Pelemahan ekonomi Cina berisiko mempengaruhi perekonomian domestik pada tahun ini. Kondisi tersebut tengah menjadi perhatian Kementerian Keuangan dan Bank Indonesia.
Menteri Keuangan Sri Mulyani dalam paparan di depan Komisi XI DPR RI pada dua pekan lalu menyebut, pertumbuhan ekonomi Cina awal tahun ini lebih lemah daripada yang diharapkan usai pelonggaran kebijakan pembatasan Covid-19. Hal itu bahkan disebut sebagai salah satu downside risk atau pemberat kinerja ekonomi Indonesia tahun depan.

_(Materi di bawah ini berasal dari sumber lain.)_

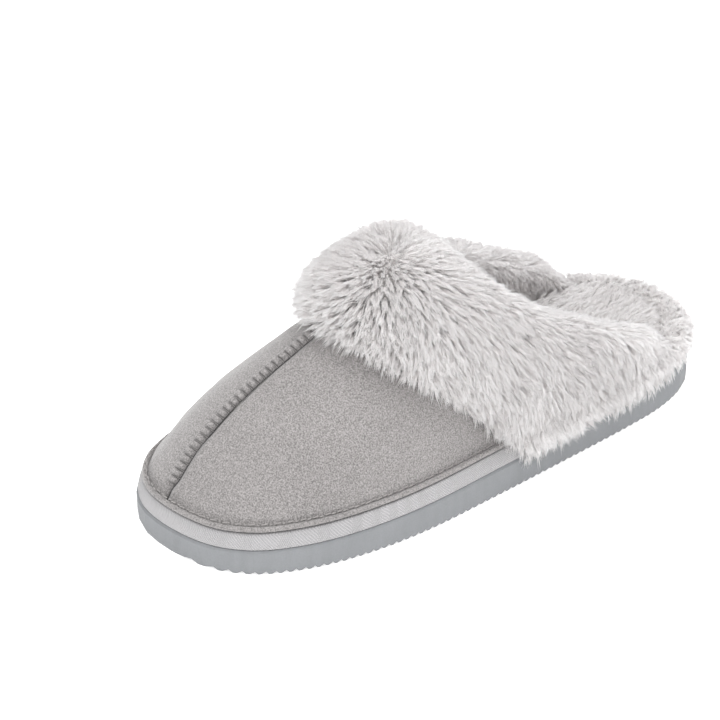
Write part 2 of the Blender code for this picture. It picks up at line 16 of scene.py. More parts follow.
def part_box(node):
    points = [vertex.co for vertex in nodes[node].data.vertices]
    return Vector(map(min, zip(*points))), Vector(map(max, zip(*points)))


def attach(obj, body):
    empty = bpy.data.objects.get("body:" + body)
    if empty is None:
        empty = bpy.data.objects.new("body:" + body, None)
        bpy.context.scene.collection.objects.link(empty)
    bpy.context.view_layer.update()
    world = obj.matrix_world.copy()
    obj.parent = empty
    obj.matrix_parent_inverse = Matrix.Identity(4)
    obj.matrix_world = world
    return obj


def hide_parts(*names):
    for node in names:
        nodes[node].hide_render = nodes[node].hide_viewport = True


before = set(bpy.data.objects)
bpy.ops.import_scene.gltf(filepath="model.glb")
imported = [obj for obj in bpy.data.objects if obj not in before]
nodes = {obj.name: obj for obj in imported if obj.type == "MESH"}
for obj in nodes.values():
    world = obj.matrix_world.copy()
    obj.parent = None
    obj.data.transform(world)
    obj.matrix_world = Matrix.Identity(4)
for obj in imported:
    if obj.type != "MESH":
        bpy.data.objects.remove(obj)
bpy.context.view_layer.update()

# ---- which CAD nodes and pieces do what ----
FUR_NODES = ("cuff_fur", "collar_fur_lateral", "collar_fur_medial", "heel_fur")
WALL_NODES = ("vamp_panel_lateral", "vamp_panel_medial", "vamp_lining", "sole_wrap_band", "heel_padding")
BARE_PIECES = ("suede_lateral", "suede_medial", "twill_band", "moulded_sole")  # long hair lies on these

# ---- mesh work: sizes in metres, angles in degrees ----
FOLD_ANGLE = 50  # an edge that folds more sharply than this stays sharp
JOIN_ANGLE = 40  # triangles that meet more flatly than this are joined into quads
JOIN_SKEW = 60
WELD_DISTANCE = 2e-5
TUBE_SIDES = 6
TUBE_ANGLE = 60
TUBE_TAPER = 0.55
ABOVE = 0.2  # a height above everything, from which rays go down

# ---- the suede toe ----
SEAM_FRONT_GAP = 0.0006  # the seam's first station lies this far behind the front of the suede
SEAM_END = -0.027  # its last station's y, under the cuff
SEAM_STATIONS = 90
SEAM_SEARCH = 0.020  # the seam is looked for within this x
SEAM_ROUNDS = 14
SEAM_SMOOTHING = 7  # stations that are averaged; an odd number
SEAM_DIP = 0.0011  # how deep the suede turns down into the centre seam
SEAM_DIP_REACH = 0.0015
SEAM_OUTSIDE = (-0.012, -0.004)  # heights from the seam between which the suede starts to dip with it
SEAM_SHADE_REACH = 0.0007  # half width of the painted shade line in the seam
SUEDE_WAVES = ((0.00022, 0.020, 3), (0.00010, 0.007, 4))  # height, size and seed of the suede's unevenness
FOAM_CLEARANCE = 0.0008  # the foam below the seam stays this much further down
WELT_WIDTH = 0.0040
WELT_HEIGHT = 0.0021
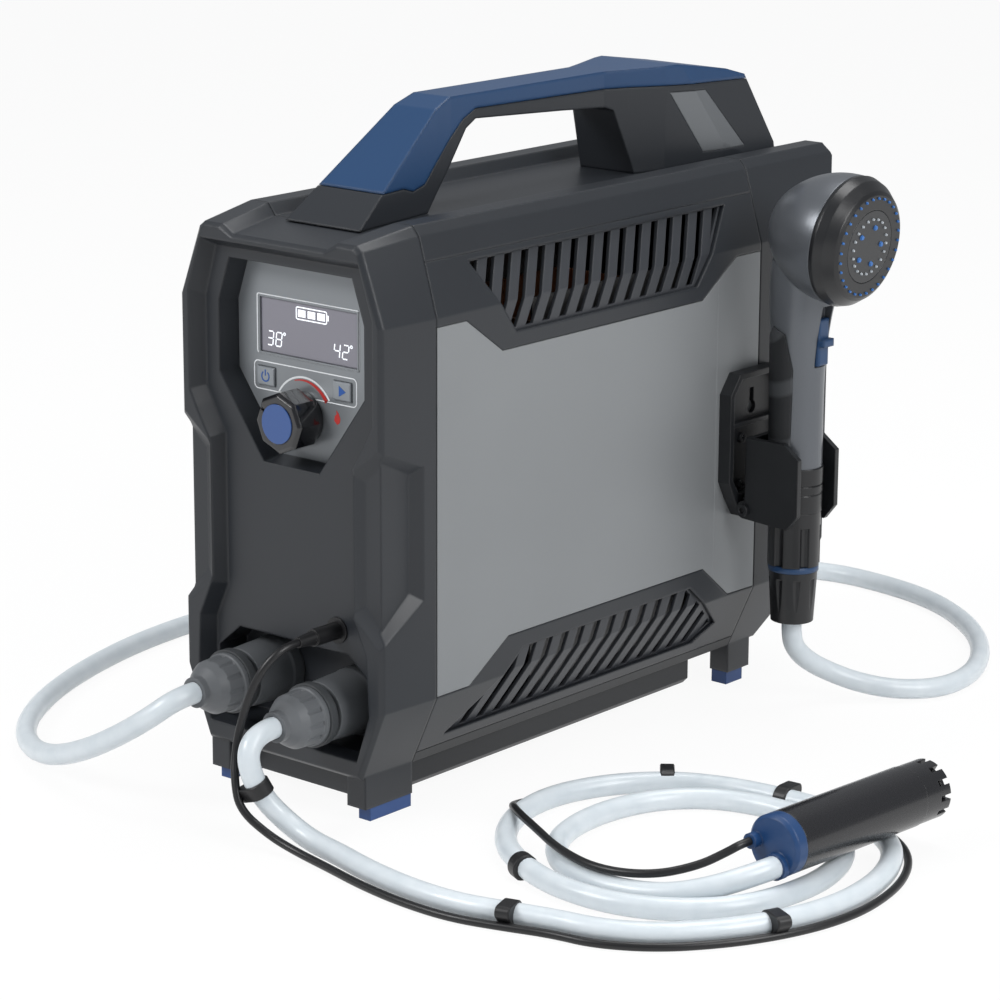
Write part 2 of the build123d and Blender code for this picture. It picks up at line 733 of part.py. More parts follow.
def build_bracket_screws():
    screws = []
    for z in BRACKET_SCREW_Z:
        shank = rod_x(BRACKET_SCREW_Y, z, SCREW_R, HALF_W - 10, HALF_W + 3)
        head = rod_x(BRACKET_SCREW_Y, z, SCREW_R + 1.8, HALF_W + 3, HALF_W + 5)
        cross = Pos(HALF_W + 5, BRACKET_SCREW_Y, z)
        head -= cross * Box(2, 4.0, 0.9) + cross * Box(2, 0.9, 4.0)
        screws.append(shank + head)
    return Compound(children=screws)


def build_fork():
    web_x = HAND_X - GRIP_RX - FORK_GAP
    half = GRIP_RY + FORK_GAP
    outline = [(web_x - FORK_T, 186), (HAND_X + 6, 186), (HAND_X + 18, 177), (HAND_X + 18, 139),
               (HAND_X + 10, 129), (web_x - FORK_T, 131)]
    fork = prism_y(outline, HAND_Y - half - FORK_T, HAND_Y + half + FORK_T)
    fork -= block((web_x, HAND_X + 30), (HAND_Y - half, HAND_Y + half), (100, 200))
    fork -= block((60, web_x - FORK_T + 0.01), (0, 200), (100, 200))
    for side in (-1, 1):
        y = HAND_Y + side * (half + FORK_T / 2)
        arm = block((PIVOT_X, web_x), (y - FORK_T / 2, y + FORK_T / 2), (131, 143))
        arm += rod_y(PIVOT_X, PIVOT_Z, 6, y - FORK_T / 2, y + FORK_T / 2)
        fork += arm
    fork -= rod_y(PIVOT_X, PIVOT_Z, PIVOT_R + PIVOT_FIT, HAND_Y - 60, HAND_Y + 60)
    fork -= block((web_x - FORK_T - 20, PIVOT_X + 6.4), (HAND_Y - 16.6, HAND_Y + 16.6), (120, 145))
    return fork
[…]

Hal serupa juga disinggung Gubernur BI Perry Warjiyo dalam keterangan terbarunya. Ia menyebut, perekonomian Cina ternyata pulih lebih lanbat dari perkiraannya karena dua faktor, yakni efek perang dagang dengan AS yang menghambat ekspor Cina serta dampak pelonggaran kebijakan Covid-19 tidak signifikan.
"Pada bulan-bulan sebelumnya, kami termasuk analisis dari kantor kami di Beijing meyakini bahwa pembukaan kembali restriksi mobilitas akan cepat mendorong pertumbuhan ekonominya. Namun, ternyata tidak sesuai yang diperkirakan," kata Perry, Kamis (22/6).
Ekonomi Cina tumbuh 4,5% secara tahunan pada kuartal pertama tahun ini. Namun, tanda-tanda pelemahan belakangan mulai terlihat dari indeks PMI Manufaktur yang terus turun dalam tiga bulan terakhir dengan mencatat indeks di bawah 50 alias terkontraksi dalam dua bulan terakhir. Merespons alaram perlambatan tersebut, bank sentral Cina telah memangkas suku bunga acuannya.
Dampak Ekonomi Cina ke Indonesia
Cina merupakan mitra dagang utama Indonesia. Sekitar seperempat dari nilai ekspor nonmigas Indonesia dikirim ke negara tersebut, menjadikannya negara tujuan utama barang-barang Indonesia.
Kepala Ekonom Bank Permata Josua Pardede melihat perlambatan ekonomi Cina akan berdampak ke Indonesia melalui jalur perdagangan. Ekspor Indonesia terancam turun jika permintaan dari Cina melemah seiring lesunya perekonomian.
"Kami perkirakan perlambatan ekonomi Cina juga akan menekan harga komoditas global, dan ini juga mempengaruhi ekonomi Indonesia yang masih cukup banyak mengandalkan komoditas, terutama batu bars dan CPO," kata Josua dalam keterangannya, Jumat (23/6).
Ia juga telah membuat simulasi efek yang akan dirasakan Indonesua jika Cina melemah. Dari estimasinya, sensitivitas pertumbuhan ekonomi Cina terhadap Indonesia sebesar 0,39%. Artinya, perlambatan pertumbuhan ekonomi 1% di Cina akan berpengaruh terhadap perlambatan 0,39% di Indonesia.
Sensitivitas tersebut merupakan yang tertinggi jika dibandingkan dengan mitra dagang utama lainnya seperti Amerika Serikat.
Ekonom Lembaga Penyelidikan Ekonomi dan Masyarakat (LPEM) Fakultas Ekonomi dan Bisnis Universitas Indonesia Teuku Riefky melihat perlambatan Cina berimplikasi terhadap aktiviras produksi yang ikut turun. Padahal, negara tersebut merupakan salah satu produsen yang memasok barang-barang ke banyak negara, termasuk Indonesia. Nilai impor Indonesia dari Cina menyumbang sekitar sepertiga dari total impor.
"Dengan suplai yang berkurang dari Cina, implikasinya akan terjadi peningkatan harga-harga produk yang dijual Cina di pasar global. Sehingga harga barang yang kita impor bisa naik atau terjadi imported inflation," kata Riefky.